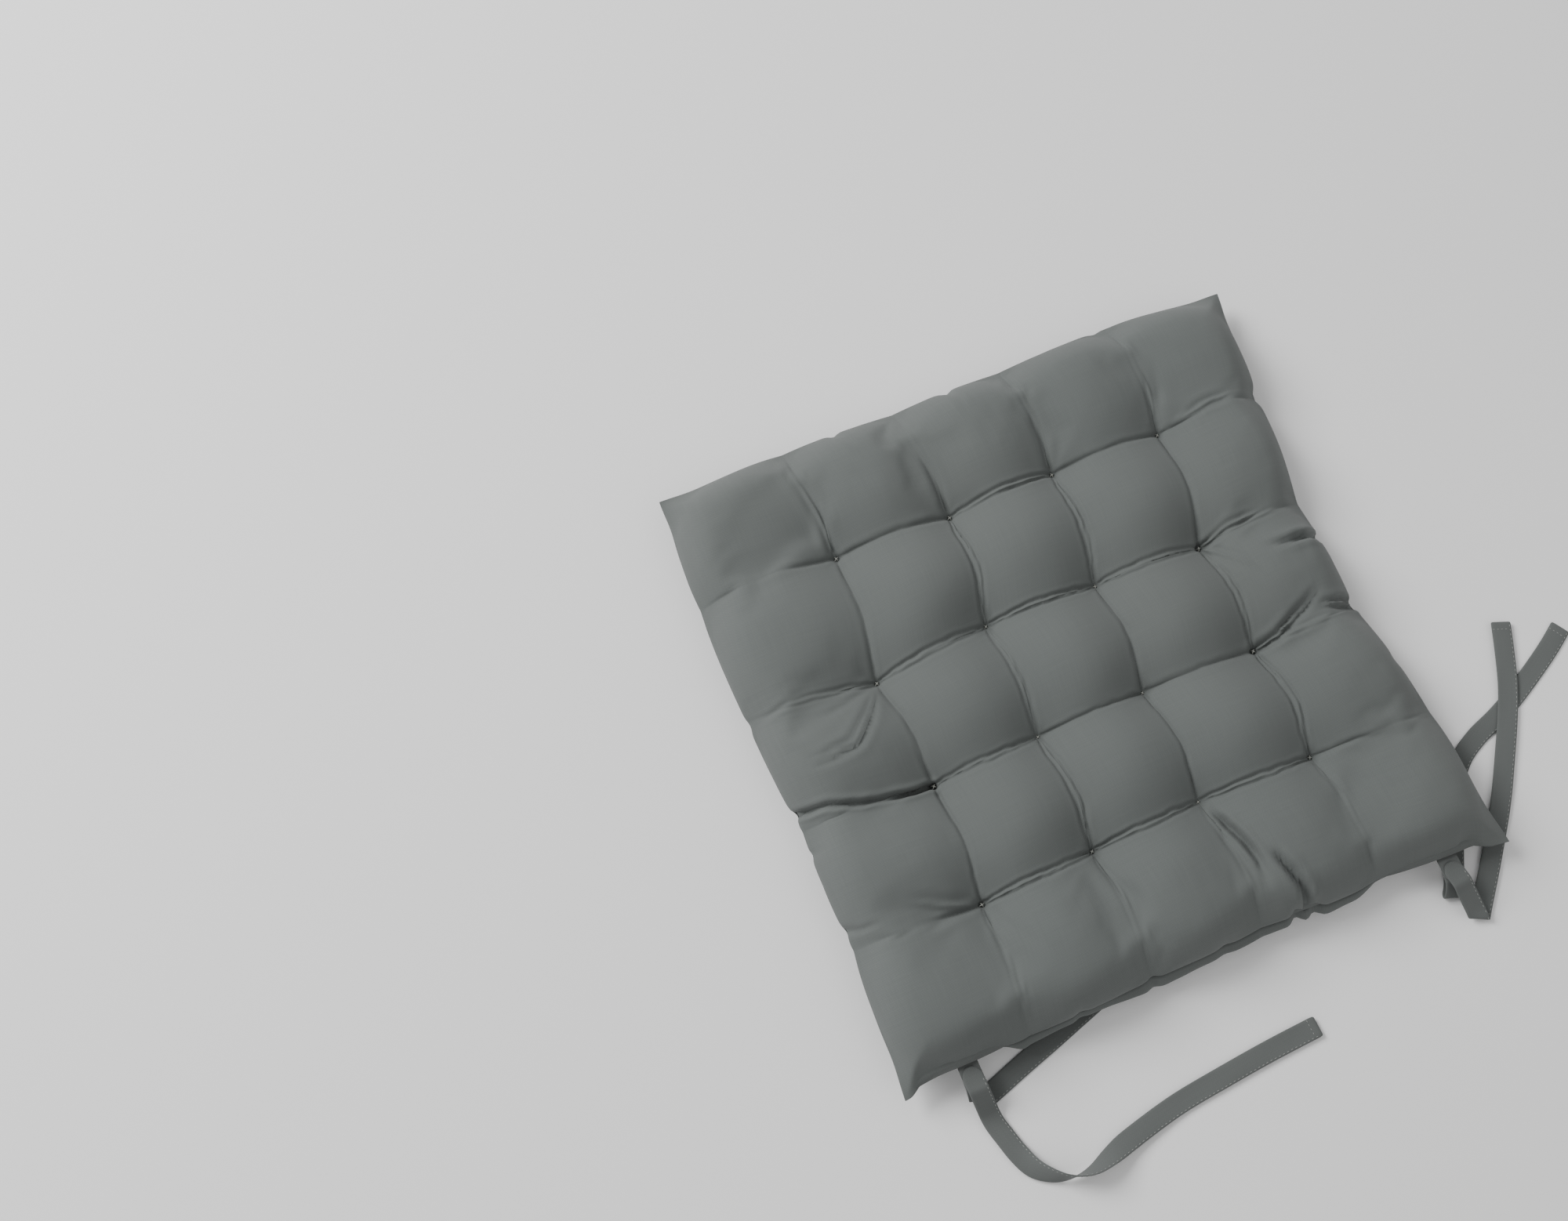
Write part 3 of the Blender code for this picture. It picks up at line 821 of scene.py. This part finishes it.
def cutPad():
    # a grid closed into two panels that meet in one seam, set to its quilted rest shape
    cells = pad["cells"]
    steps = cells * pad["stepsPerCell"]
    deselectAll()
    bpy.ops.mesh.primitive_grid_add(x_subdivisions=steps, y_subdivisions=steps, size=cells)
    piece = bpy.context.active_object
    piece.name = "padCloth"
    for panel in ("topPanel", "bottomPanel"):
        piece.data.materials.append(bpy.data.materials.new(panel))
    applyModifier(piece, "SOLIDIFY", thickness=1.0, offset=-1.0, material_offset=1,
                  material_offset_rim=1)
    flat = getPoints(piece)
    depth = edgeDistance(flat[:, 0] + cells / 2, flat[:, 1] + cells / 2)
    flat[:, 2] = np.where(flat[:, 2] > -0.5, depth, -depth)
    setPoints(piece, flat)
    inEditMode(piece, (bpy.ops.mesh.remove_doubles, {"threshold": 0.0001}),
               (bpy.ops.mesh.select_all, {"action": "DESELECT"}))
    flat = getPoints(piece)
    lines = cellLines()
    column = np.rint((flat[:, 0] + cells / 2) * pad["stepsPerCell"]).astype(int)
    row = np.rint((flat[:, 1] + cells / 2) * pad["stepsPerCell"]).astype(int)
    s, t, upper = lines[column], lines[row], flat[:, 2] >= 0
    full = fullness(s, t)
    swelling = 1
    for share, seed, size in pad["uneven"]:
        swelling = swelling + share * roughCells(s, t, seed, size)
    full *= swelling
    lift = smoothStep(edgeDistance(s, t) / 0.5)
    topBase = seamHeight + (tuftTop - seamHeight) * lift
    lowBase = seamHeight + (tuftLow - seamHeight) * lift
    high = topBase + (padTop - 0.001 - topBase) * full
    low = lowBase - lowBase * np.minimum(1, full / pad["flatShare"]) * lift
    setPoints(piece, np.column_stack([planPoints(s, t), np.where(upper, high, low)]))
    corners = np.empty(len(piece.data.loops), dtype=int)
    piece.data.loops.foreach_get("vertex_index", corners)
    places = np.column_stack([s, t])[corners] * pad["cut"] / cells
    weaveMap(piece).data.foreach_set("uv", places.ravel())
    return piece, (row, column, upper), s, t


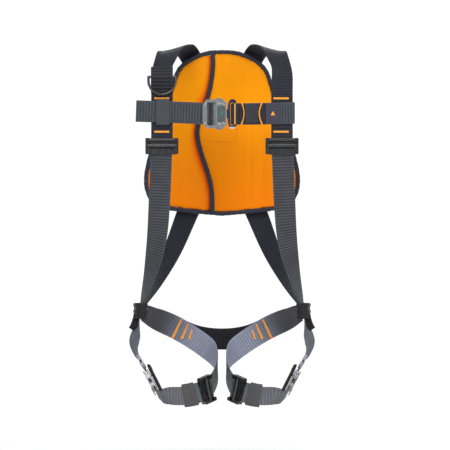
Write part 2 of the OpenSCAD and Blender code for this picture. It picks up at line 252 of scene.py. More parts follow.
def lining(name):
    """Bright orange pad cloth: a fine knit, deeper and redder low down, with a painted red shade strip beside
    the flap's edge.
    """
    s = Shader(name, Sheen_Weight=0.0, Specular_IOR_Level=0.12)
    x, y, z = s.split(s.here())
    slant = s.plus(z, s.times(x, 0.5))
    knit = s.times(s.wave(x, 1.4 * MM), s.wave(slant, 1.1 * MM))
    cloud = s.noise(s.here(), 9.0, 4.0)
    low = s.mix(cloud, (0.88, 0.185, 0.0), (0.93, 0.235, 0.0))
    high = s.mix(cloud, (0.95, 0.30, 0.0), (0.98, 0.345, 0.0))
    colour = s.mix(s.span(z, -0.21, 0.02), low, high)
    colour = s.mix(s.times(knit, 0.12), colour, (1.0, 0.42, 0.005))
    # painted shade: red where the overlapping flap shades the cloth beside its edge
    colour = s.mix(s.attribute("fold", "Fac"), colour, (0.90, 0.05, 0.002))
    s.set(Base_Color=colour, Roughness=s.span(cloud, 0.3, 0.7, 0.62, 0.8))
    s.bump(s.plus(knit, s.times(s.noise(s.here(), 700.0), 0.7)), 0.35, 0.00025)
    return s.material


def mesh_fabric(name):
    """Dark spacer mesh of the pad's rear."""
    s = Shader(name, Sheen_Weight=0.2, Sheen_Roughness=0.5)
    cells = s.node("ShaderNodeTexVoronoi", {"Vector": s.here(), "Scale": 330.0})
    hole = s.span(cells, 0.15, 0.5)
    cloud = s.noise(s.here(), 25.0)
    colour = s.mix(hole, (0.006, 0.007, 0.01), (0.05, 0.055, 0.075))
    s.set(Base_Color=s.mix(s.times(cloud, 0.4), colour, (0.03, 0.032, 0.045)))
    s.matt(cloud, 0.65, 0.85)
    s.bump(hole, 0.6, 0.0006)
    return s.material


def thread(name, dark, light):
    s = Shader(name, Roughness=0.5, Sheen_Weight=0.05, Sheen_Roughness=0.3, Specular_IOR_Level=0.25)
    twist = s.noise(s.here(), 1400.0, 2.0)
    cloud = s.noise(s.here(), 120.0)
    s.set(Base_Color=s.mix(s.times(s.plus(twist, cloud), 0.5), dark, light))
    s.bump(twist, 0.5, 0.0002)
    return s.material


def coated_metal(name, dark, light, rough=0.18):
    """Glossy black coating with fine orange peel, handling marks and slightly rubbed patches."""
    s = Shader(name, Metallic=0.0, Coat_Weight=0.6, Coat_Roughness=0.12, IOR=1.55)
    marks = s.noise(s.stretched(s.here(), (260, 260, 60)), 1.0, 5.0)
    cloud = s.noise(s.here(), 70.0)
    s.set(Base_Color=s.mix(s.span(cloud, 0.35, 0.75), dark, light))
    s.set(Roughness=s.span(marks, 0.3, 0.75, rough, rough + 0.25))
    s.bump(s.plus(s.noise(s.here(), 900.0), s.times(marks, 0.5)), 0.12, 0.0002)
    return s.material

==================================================

Requirements:
Select every line of the material above holding the word "this" and copy it.

Answer to the problem:
Write part 3 of the Blender code for this picture. It picks up at line 821 of scene.py. This part finishes it.
Write part 2 of the OpenSCAD and Blender code for this picture. It picks up at line 252 of scene.py. More parts follow.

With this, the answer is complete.